## Begin

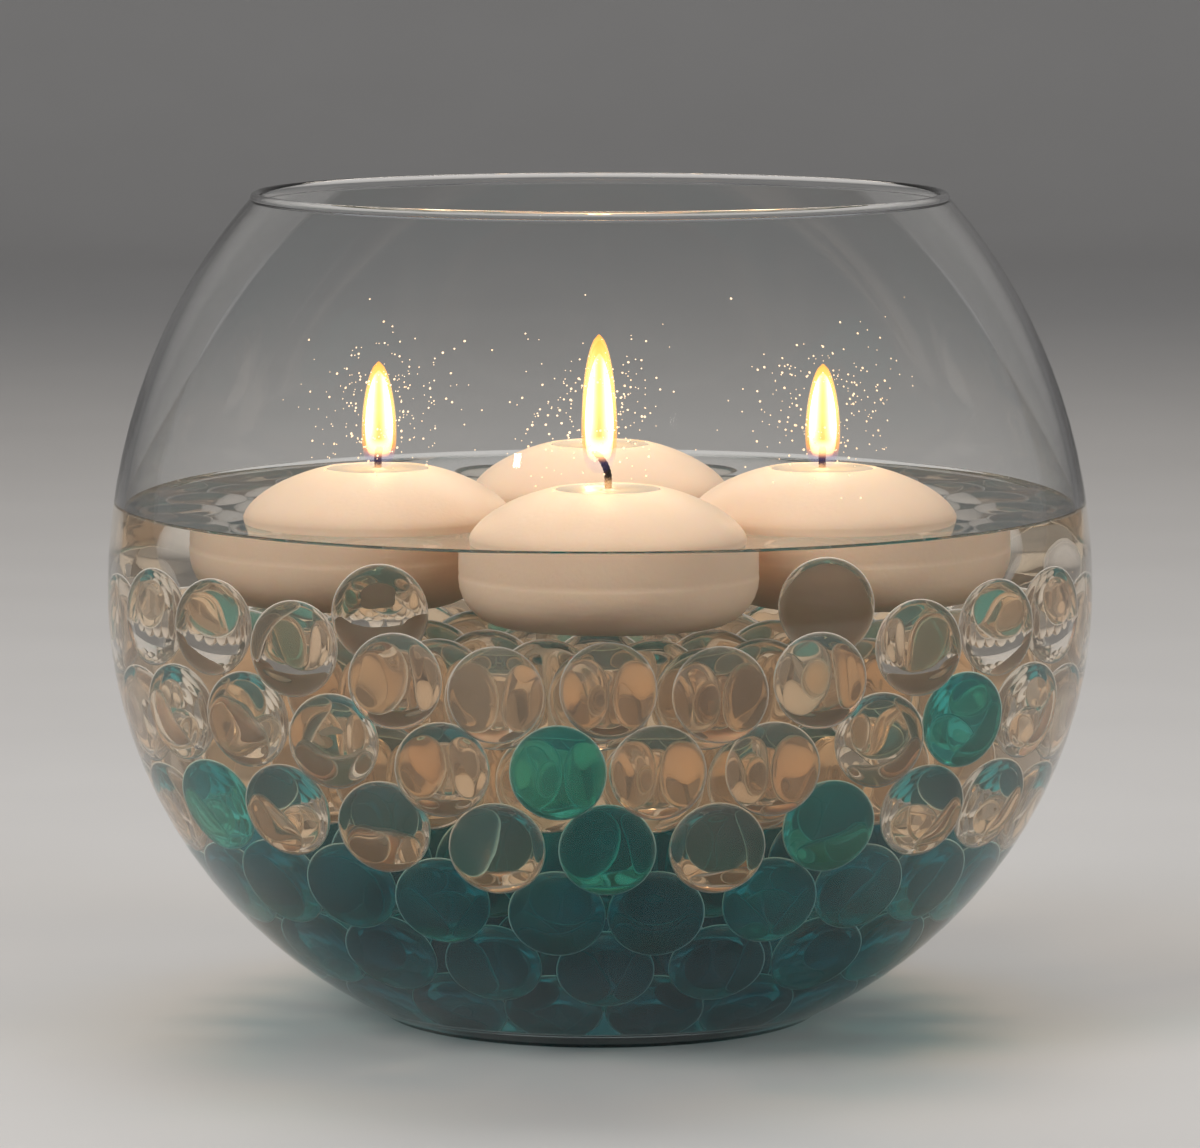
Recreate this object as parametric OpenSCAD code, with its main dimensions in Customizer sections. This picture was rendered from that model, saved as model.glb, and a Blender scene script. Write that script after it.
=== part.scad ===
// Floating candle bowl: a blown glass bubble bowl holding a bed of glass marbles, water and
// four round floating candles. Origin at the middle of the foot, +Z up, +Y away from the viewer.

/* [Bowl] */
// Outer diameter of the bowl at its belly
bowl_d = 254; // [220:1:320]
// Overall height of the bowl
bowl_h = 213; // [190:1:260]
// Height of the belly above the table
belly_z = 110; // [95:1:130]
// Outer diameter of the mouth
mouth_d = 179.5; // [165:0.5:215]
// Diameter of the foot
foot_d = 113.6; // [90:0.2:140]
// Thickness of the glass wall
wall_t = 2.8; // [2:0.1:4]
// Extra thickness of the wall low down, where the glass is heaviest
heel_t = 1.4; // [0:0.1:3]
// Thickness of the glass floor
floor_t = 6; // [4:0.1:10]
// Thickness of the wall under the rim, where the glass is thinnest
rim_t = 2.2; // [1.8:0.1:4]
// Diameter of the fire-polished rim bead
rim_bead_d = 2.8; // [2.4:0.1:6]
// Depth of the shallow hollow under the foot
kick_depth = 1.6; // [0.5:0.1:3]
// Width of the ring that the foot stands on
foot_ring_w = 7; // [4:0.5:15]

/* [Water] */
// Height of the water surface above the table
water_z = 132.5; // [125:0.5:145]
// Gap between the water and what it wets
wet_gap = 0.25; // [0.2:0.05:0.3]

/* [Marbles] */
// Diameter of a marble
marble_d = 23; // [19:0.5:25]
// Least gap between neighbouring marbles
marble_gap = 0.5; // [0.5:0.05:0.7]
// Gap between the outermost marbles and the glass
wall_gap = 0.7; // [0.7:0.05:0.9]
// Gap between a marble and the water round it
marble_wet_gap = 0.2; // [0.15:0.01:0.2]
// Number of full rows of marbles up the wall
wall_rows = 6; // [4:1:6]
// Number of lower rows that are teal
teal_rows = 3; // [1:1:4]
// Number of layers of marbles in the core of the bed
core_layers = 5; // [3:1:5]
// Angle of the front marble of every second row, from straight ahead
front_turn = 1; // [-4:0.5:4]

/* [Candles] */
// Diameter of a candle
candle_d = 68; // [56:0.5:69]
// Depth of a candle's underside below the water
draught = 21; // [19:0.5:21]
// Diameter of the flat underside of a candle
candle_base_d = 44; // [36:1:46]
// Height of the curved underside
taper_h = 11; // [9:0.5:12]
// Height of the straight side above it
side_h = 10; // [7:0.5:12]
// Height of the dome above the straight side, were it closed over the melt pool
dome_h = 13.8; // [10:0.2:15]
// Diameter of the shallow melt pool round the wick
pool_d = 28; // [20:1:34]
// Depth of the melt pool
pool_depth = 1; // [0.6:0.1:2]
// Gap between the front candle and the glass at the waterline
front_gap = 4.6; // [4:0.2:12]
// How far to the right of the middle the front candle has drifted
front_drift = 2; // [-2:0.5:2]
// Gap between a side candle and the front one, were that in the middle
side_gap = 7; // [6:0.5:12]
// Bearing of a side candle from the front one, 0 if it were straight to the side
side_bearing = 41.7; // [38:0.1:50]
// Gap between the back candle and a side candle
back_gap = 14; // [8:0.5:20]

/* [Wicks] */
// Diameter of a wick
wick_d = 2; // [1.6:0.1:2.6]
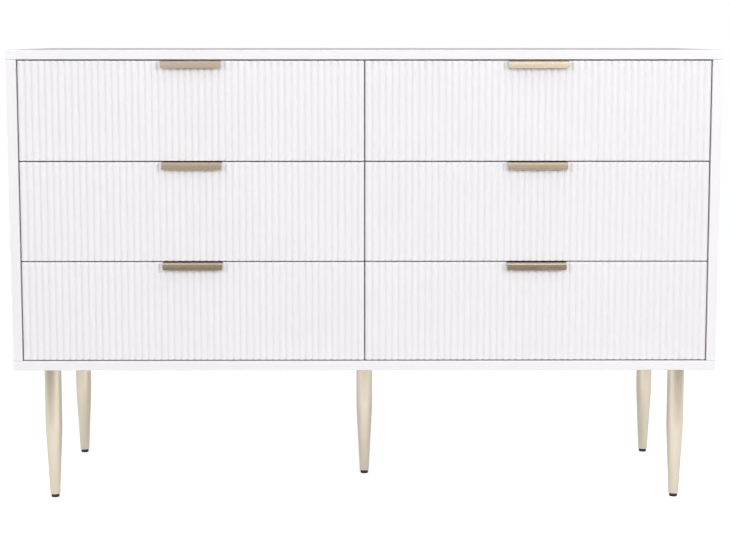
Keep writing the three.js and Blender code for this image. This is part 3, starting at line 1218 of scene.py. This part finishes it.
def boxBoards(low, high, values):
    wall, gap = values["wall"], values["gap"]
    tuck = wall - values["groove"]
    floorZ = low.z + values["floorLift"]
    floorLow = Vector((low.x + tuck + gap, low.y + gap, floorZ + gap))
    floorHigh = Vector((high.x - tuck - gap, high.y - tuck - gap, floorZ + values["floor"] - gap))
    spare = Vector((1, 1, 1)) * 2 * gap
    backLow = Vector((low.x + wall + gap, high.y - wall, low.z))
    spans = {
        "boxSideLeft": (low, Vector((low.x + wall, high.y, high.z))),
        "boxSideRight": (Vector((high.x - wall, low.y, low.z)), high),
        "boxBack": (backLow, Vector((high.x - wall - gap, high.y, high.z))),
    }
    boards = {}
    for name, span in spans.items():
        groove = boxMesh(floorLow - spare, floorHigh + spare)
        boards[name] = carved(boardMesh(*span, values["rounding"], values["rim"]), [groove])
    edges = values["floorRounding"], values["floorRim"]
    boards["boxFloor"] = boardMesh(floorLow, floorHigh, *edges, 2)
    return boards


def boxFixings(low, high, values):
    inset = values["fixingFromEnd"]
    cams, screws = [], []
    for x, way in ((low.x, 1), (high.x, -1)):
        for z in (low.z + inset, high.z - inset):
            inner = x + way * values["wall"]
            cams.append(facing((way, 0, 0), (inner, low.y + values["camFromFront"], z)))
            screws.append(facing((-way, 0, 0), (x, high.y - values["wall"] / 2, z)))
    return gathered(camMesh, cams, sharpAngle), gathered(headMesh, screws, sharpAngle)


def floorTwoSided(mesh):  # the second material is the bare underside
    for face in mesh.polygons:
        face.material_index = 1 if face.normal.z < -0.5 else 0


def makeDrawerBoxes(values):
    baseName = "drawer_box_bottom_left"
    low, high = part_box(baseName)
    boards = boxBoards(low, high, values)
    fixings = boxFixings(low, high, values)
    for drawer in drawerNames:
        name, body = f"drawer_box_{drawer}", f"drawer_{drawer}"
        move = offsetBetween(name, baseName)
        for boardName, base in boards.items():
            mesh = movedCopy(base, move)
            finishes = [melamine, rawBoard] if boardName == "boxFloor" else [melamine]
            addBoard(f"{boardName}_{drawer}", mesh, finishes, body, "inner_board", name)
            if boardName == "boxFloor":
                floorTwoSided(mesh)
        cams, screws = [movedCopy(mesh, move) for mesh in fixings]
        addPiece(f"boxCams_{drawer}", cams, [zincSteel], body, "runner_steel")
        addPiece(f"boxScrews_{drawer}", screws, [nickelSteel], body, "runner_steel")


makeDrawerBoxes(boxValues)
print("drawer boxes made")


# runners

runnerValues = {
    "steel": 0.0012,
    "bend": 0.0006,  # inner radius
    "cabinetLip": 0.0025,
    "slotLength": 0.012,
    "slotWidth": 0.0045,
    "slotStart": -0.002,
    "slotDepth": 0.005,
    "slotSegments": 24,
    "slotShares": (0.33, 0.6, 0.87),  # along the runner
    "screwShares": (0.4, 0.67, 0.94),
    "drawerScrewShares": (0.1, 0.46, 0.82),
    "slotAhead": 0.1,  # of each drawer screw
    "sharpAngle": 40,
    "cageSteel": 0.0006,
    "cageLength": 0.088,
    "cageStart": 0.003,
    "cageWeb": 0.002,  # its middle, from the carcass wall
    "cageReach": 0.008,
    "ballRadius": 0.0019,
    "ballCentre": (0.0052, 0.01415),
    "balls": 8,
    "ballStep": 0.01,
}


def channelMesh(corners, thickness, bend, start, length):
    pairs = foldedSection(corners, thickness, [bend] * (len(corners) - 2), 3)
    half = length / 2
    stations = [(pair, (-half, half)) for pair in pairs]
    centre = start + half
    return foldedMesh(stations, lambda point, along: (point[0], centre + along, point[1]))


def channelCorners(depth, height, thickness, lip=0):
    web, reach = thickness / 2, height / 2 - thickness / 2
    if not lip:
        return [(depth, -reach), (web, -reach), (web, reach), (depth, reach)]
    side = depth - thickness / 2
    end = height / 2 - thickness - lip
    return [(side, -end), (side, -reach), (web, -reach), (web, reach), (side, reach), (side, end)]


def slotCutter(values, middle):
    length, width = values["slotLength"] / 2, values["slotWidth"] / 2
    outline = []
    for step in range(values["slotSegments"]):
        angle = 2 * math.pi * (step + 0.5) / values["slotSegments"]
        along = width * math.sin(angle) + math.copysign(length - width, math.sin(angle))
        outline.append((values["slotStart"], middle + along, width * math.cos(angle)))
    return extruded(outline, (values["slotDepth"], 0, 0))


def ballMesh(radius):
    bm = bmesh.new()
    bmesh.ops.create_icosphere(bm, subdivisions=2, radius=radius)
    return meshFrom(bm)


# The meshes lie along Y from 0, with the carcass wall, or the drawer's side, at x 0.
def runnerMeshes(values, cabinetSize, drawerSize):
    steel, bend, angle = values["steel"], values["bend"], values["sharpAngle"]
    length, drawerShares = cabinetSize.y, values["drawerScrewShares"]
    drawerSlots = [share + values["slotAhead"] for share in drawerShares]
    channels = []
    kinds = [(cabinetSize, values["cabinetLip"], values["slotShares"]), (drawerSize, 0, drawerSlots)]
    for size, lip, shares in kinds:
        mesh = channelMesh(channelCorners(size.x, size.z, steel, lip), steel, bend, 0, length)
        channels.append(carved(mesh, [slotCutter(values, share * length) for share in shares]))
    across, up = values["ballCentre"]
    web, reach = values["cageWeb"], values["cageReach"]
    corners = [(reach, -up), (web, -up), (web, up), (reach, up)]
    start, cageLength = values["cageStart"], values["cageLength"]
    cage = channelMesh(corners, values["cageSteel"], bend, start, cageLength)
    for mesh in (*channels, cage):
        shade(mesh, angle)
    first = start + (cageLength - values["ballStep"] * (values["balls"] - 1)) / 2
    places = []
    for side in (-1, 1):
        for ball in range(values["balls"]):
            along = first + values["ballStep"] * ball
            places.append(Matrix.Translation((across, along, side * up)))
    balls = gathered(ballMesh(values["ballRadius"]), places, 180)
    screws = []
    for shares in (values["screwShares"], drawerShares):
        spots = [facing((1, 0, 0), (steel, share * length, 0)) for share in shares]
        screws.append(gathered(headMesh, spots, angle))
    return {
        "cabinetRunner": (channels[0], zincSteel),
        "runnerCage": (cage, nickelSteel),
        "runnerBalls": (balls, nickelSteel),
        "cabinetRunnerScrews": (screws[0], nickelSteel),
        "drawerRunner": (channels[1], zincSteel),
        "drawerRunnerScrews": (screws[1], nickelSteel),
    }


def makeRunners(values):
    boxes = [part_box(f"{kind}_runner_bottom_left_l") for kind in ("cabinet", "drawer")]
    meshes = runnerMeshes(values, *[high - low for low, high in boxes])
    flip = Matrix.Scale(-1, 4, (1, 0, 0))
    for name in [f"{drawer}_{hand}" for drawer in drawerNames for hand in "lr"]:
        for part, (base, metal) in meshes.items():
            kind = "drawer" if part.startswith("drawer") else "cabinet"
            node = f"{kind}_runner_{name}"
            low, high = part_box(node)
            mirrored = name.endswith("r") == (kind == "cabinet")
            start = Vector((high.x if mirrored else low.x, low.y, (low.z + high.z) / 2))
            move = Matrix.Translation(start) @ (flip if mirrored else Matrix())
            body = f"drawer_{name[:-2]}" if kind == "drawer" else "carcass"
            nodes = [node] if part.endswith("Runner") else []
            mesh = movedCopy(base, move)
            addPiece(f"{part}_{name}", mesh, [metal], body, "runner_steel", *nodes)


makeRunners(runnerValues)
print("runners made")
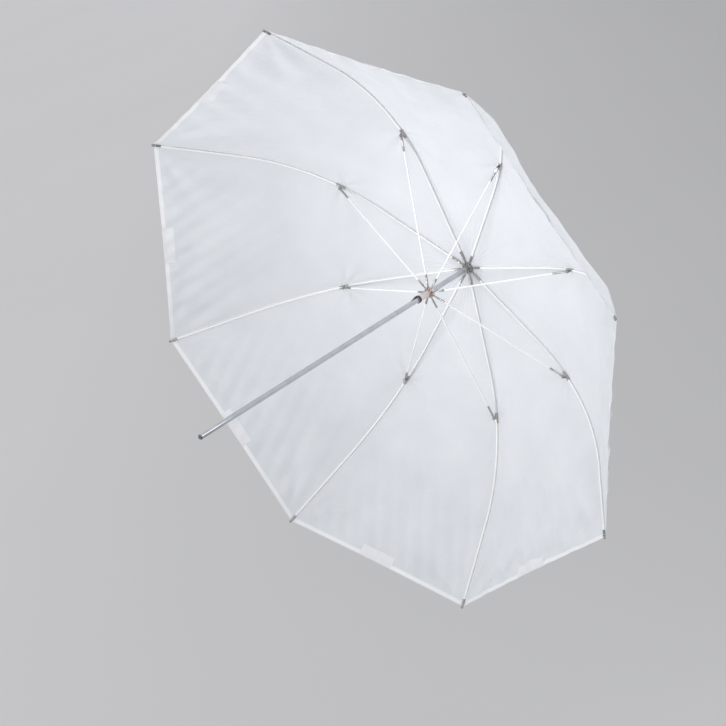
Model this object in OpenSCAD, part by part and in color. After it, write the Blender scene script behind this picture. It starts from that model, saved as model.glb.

## End

■ **WRITTEN INSTRUCTION**
Extract every line above containing the word "script".

■ **ANSWER FOR THIS EXERCISE**
Recreate this object as parametric OpenSCAD code, with its main dimensions in Customizer sections. This picture was rendered from that model, saved as model.glb, and a Blender scene script. Write that script after it.
Model this object in OpenSCAD, part by part and in color. After it, write the Blender scene script behind this picture. It starts from that model, saved as model.glb.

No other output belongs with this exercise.